**Aim**
Exactly the lines from the start of the data through the line containing "wasm.setup();" should be output, with both ends kept and nothing added.

**Provided material**
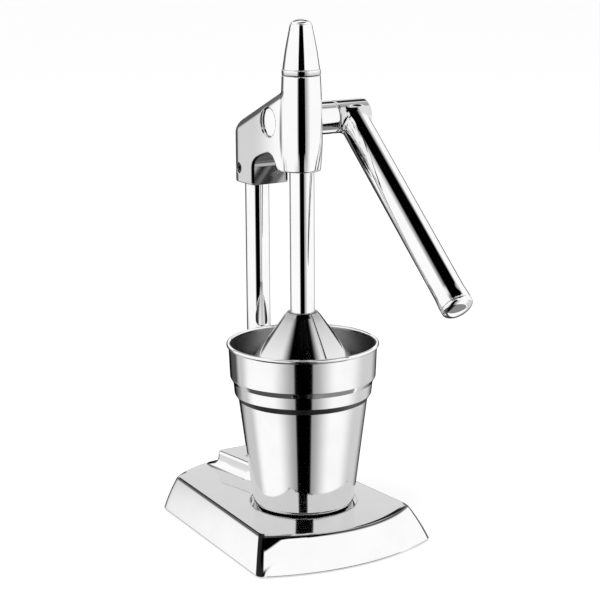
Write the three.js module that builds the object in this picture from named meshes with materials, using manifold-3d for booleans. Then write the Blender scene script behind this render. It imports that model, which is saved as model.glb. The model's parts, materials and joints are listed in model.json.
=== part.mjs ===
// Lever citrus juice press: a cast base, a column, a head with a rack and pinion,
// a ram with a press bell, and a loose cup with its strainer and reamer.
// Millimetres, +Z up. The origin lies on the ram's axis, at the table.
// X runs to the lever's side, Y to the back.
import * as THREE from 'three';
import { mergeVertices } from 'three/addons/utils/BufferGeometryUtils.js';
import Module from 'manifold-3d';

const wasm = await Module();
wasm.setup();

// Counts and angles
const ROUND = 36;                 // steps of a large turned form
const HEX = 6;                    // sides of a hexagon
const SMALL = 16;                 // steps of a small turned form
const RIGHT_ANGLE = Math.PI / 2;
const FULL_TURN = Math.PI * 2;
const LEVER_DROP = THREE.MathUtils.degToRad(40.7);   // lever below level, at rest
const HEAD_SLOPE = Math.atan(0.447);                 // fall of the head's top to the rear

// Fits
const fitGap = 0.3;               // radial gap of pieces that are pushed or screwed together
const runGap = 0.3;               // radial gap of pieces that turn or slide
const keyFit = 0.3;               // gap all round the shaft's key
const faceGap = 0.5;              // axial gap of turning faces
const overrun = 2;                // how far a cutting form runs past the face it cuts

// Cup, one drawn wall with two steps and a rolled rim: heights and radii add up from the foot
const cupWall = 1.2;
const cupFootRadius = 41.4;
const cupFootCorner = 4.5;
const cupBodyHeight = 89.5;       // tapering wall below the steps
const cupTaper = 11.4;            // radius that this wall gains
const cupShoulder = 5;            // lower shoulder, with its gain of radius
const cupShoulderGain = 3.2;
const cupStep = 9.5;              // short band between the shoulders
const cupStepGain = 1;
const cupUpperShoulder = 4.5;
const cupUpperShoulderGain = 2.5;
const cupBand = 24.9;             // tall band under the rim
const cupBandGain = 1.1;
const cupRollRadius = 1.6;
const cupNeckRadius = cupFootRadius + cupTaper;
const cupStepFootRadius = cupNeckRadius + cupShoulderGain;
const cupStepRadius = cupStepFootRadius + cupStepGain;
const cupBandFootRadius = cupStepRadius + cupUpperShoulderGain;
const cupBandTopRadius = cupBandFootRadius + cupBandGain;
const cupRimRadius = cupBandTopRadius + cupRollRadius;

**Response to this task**
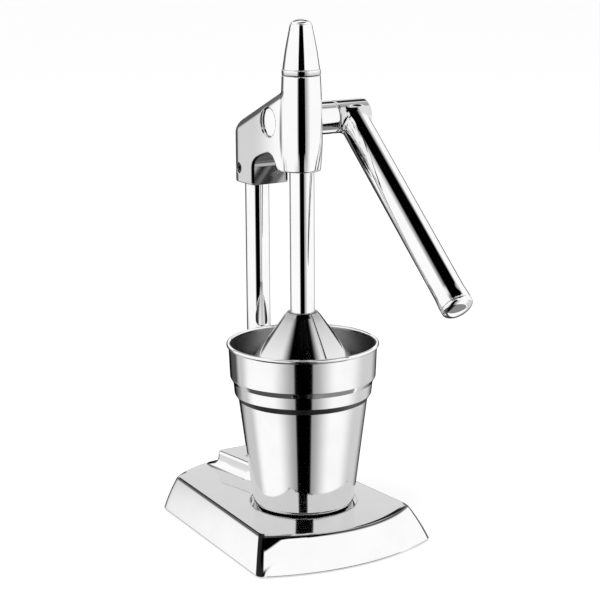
Write the three.js module that builds the object in this picture from named meshes with materials, using manifold-3d for booleans. Then write the Blender scene script behind this render. It imports that model, which is saved as model.glb. The model's parts, materials and joints are listed in model.json.
=== part.mjs ===
// Lever citrus juice press: a cast base, a column, a head with a rack and pinion,
// a ram with a press bell, and a loose cup with its strainer and reamer.
// Millimetres, +Z up. The origin lies on the ram's axis, at the table.
// X runs to the lever's side, Y to the back.
import * as THREE from 'three';
import { mergeVertices } from 'three/addons/utils/BufferGeometryUtils.js';
import Module from 'manifold-3d';

const wasm = await Module();
wasm.setup();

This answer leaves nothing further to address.